||October Contents Page
By John Andrews
For a little light relief I always like to dip into the classics and have just finished The Warden, being the first of the Barsetshire novels, by Anthony Trollope. Trollope’s six-volume portrayal of the professional and landed classes of Victorian England is a group of one of the great works of 19th century English fiction.
I strongly recommend the novels published by Oxford University Press in the elegantly crafted hand-bound set, with acid-free paper and durable binding, allowing us the perfect opportunity to enjoy them at leisure.
I also want to direct readers to a superb book by Stephen Oppenheimer, and published now in paperback by Robinson in London. Out of Eden: the peopling of the world invites us to imagine an airline check-in queue in Chicago or London, or Paris for that matter. Seven people stand in front of you in the queue. One is a solicitor of afro-Caribbean origin, another a blond- haired girl whose family come from northern Europe, another a computer expert who was born in India.
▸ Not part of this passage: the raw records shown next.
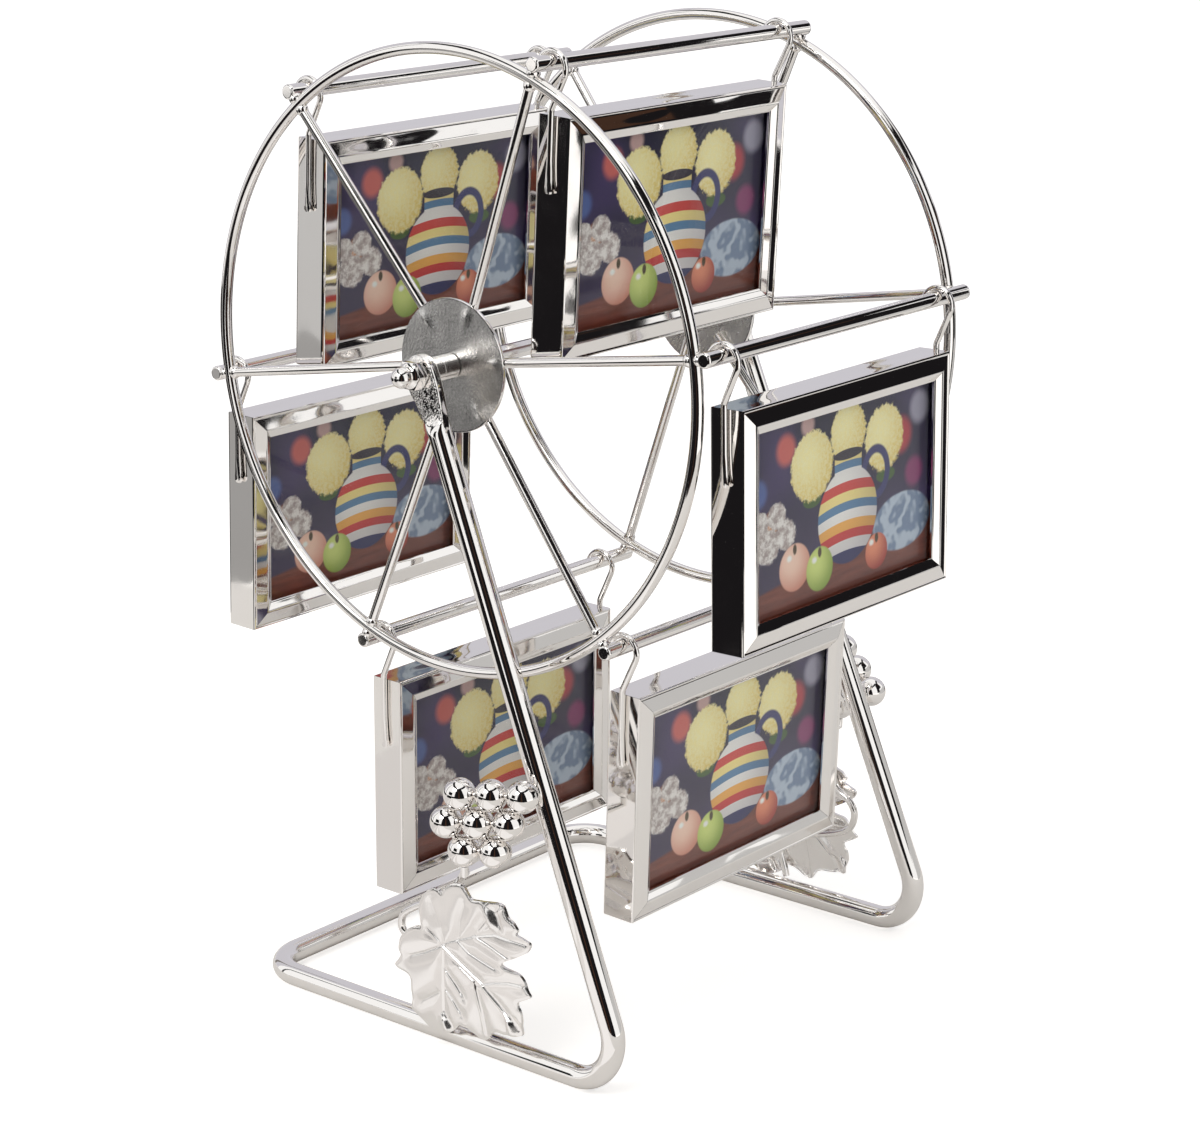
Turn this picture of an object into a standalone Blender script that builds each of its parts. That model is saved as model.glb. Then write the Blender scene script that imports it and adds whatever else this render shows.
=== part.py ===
"""Rotating photo frame: six double-sided picture frames hang from a wire wheel on a bent wire stand.

X runs along the wheel's axle, the pictures face -Y and +Y, and Z points up. The origin lies on the
table, under the middle of the axle. Lengths are in metres and angles in degrees.
"""
import math

import bmesh
import bpy
from mathutils import Vector

# Gap left where pieces touch, and around what turns or hangs on a pin
FIT_GAP = 0.0003

# Hanging picture frames
FRAME_COUNT = 6
FRAME_WIDTH = 0.0861
FRAME_HEIGHT = 0.0586
FRAME_DEPTH = 0.0095
MOULDING_WIDTH = 0.0066
MOULDING_WALL = 0.0012
MOULDING_EDGE = 0.0005
CREST_INSET = 0.0034
CREST_RISE = 0.0009
CREST_LAND = 0.0005
LIP_THICKNESS = 0.0009
PANE_THICKNESS = 0.0012
FRAME_DROP = 0.01255
FRAME_SLIDE = -0.0023
FRAME_LEANS = (-1.0, 3.0, 3.0, 2.0, 0.5, 2.0)

# Wire hooks on the frames' sides
HOOK_WIRE = 0.0016
HOOK_EYE_RADIUS = 0.0034
HOOK_TIP_ANGLE = -20.0
HOOK_KNEE_ABOVE_FRAME = 0.00135
HOOK_KNEE_RADIUS = 0.0025
HOOK_SHANK = 0.01825

# Wheel
RING_RADIUS = 0.0765
RING_WIRE = 0.003
RING_ROOM = 0.00925
BAR_WIRE = 0.0038
BAR_END = 0.0003
BAR_CHAMFER = 0.0004
SPOKE_WIRE = 0.0025
SPOKE_LAP = 0.0076
SPOKE_SINK = 0.0004
HUB_RADIUS = 0.0166
HUB_THICKNESS = 0.001
HUB_INSET = 0.0022
WHEEL_TURN = 8.87

# Axle with its spacers and dome nuts
AXLE_DIAMETER = 0.004
AXLE_CHAMFER = 0.0005
SLEEVE_LENGTH = 0.0085
SLEEVE_WALL = 0.0008
NUT_WALL = 0.0012
NUT_HEX_LENGTH = 0.0032
NUT_CHAMFER = 0.0003
NUT_DOME_WALL = 0.00095
NUT_LENGTH = 0.008
NUT_BORE_DEPTH = 0.0055

# Stand wire
STAND_WIRE = 0.006
STAND_BEND = 0.0115
EAR_RIM = 0.0022
EAR_THICKNESS = 0.003
EAR_CORNER = 0.0008
EAR_FLAT = 0.0085
EAR_BLEND = 0.009
FOOT_FRONT = 0.0679
FOOT_BACK = 0.0564
LEG_SPLAY = 0.004
GROUND_ROOM = 0.01915

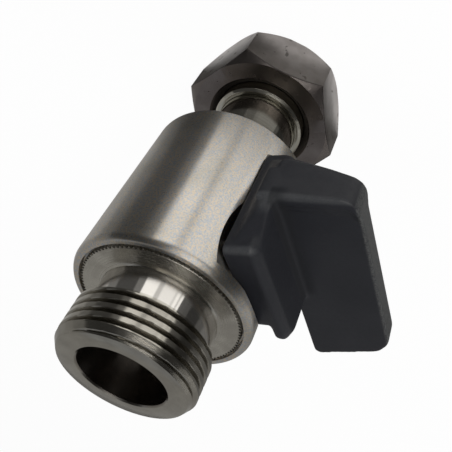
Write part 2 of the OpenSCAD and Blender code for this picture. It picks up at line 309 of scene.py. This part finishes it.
body_steel, shader, place = finish_of("body_steel", Metallic=1.0, Anisotropic=0.8,
                                      Anisotropic_Rotation=0.25)
marks = turning_marks(place, 1.2, 9000)
broad = turning_marks(place, 0.6, 900)
grain = place.noise(3600, 3.0, 0.65)
tint = place.noise(3000, 2.0, 0.5)
cloud = place.noise(90, 2.0)
colour = (grain * 0.6 + cloud * 0.4).ramp(0.35, 0.65)
colour = colour.blend((0.38, 0.365, 0.32, 1), (0.70, 0.68, 0.60, 1))
sheen = tint.ramp(0.36, 0.64).blend((0.41, 0.47, 0.57, 1), (0.71, 0.59, 0.45, 1))
coat(body_steel, shader, Base_Color=(cloud.ramp(0.2, 0.7) * 0.5 + 0.3).blend(colour, sheen),
     Roughness=marks * 0.10 + grain * 0.10 + 0.20,
     Normal=bumped(marks + broad * 0.5 + grain * 0.5, 0.30, 0.00002))

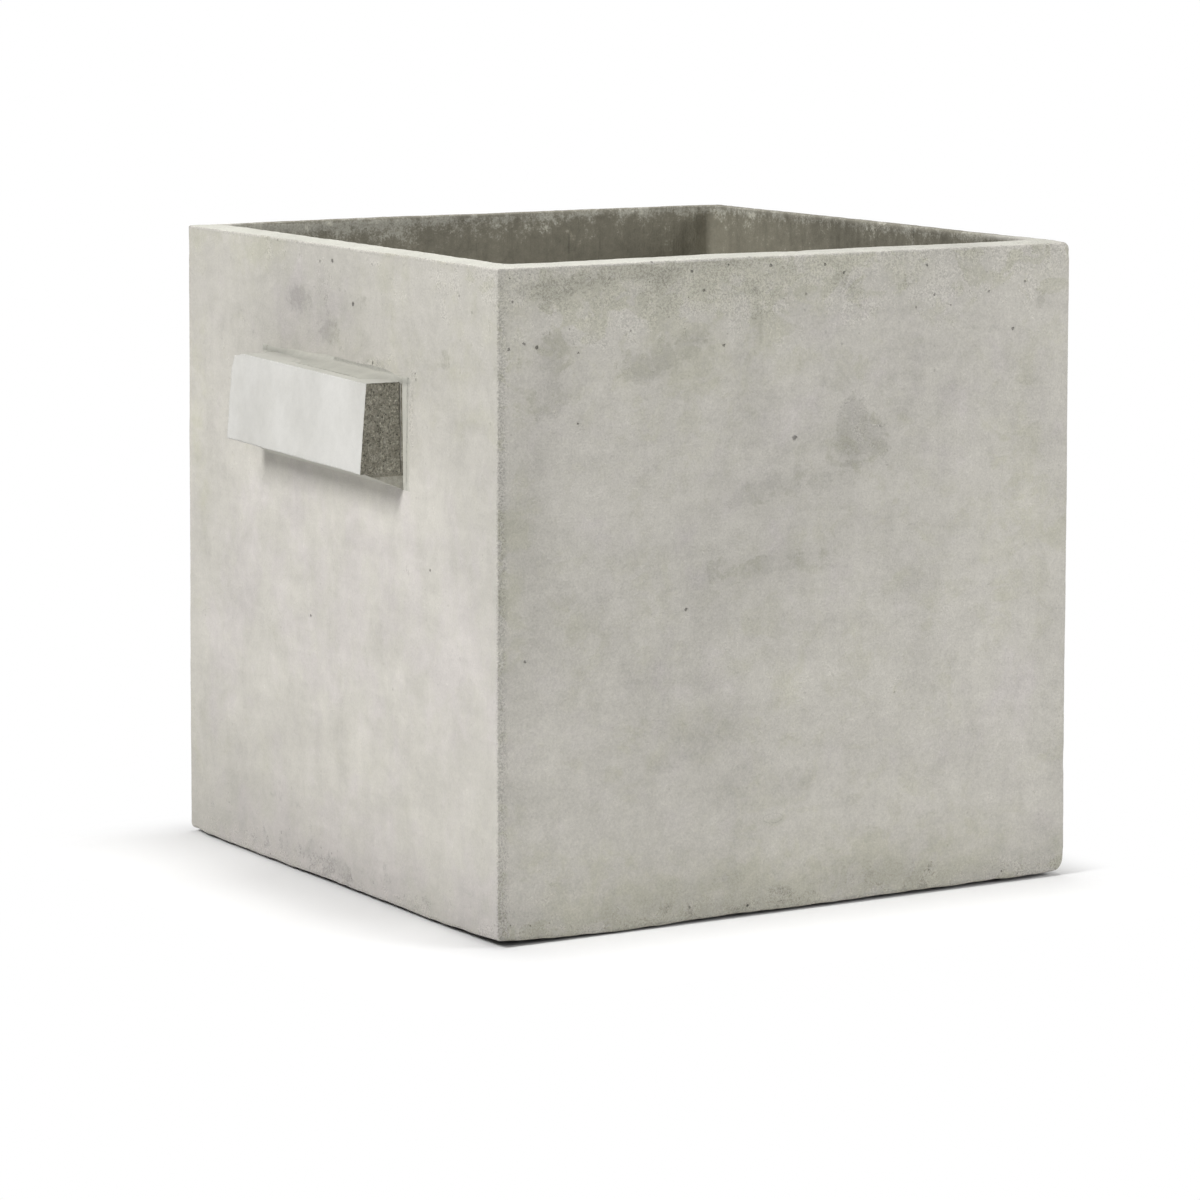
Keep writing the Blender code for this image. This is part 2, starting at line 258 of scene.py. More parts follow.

The fourth is a Chinese teenager listening to music on his i-Pad, and the fifth, sixth and seventh are all attending a conference on rock art and come respectively from Australia, New Guinea and South America. All seven are quiet and avoid eye contact, because they neither know one another, nor feel related in any way. Yet it can now be proved they are all related and all ultimately have an African female and African male ancestor in common.
With the publishing of DNA research in the last ten years and with the analysis of the genes of any one of these seven people waiting patiently in the queue, it is now possible to trace the route taken by our ancestors 150,000 years ago, back to the ultimate birthplace in the rift valley of central Africa.
Out of Eden is a very accessible read and written almost like a novel in that one discovery leads to another. Who needs detective fiction when the real thing is so exciting!